A person from the Eastern part of Asia would be called East Asian.

I appreciate that you do not use the word "Asian" to describe Chinese people and similar cultures, as Asia has more than 40 countries. The way it is used in the US, Canada, and other countries in the Americas only describes people from China, Vietnam, Japan etc.

People don't know it but it is slighlty offensive to some South Asians and Middle Easterners as they too are part of the Asia continent.

In the UK and other Commonwealth countries, the word "Asian" refers to someone from South Asia (India and surrounding countries).

Personally, I think both definitions are messed up.

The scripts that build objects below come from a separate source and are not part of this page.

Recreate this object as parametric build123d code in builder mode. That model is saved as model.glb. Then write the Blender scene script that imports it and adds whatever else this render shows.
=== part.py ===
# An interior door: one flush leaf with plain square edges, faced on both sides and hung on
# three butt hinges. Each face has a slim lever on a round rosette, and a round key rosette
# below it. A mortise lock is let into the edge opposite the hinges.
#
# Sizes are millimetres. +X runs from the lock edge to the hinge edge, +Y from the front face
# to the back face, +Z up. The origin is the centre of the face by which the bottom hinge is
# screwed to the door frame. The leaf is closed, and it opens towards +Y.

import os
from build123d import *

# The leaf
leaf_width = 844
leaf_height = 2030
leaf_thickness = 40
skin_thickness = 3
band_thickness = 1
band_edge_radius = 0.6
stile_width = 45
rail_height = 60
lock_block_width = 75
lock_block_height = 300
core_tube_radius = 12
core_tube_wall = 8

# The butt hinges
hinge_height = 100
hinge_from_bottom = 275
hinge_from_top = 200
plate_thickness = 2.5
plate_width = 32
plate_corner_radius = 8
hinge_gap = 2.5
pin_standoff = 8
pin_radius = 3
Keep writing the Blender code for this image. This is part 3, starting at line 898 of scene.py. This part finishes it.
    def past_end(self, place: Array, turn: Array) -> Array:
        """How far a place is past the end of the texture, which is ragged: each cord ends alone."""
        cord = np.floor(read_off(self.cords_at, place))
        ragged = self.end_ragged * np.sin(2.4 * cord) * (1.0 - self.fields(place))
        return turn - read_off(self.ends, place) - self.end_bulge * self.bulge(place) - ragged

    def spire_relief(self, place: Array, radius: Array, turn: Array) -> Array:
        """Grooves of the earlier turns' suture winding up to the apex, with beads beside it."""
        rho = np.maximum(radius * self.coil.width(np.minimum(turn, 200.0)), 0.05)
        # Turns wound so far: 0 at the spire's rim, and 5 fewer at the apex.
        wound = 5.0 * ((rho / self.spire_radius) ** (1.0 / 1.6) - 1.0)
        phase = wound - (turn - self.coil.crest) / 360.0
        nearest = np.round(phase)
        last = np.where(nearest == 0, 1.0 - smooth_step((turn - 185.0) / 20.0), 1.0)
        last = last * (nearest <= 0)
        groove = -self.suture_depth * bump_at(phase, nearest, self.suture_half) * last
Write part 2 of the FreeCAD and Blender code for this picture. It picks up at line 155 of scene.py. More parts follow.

Asian should be a geographic term and should refer to people who have roots in Saudi Arabia, Siberia, India, China, Nepal, Kazakhs east of the Ural mountains or any of the other Asian countries.

  • Yes, if someone told me that "Asian people do X", I'd take that to mean not just Chinese, Japanese, and Koreans but also Kazakhs, Siberians, Indians, etc. I'd be quite surprised if someone said "Asian" and it became clear that he was NOT including Kazakhs et al. To my mind, whether it would include the Middle East could be debatable. That would be like someone saying "European" and it turning out that he meant just France, Spain, and Portugal, and not Germany, Poland, Greece, etc.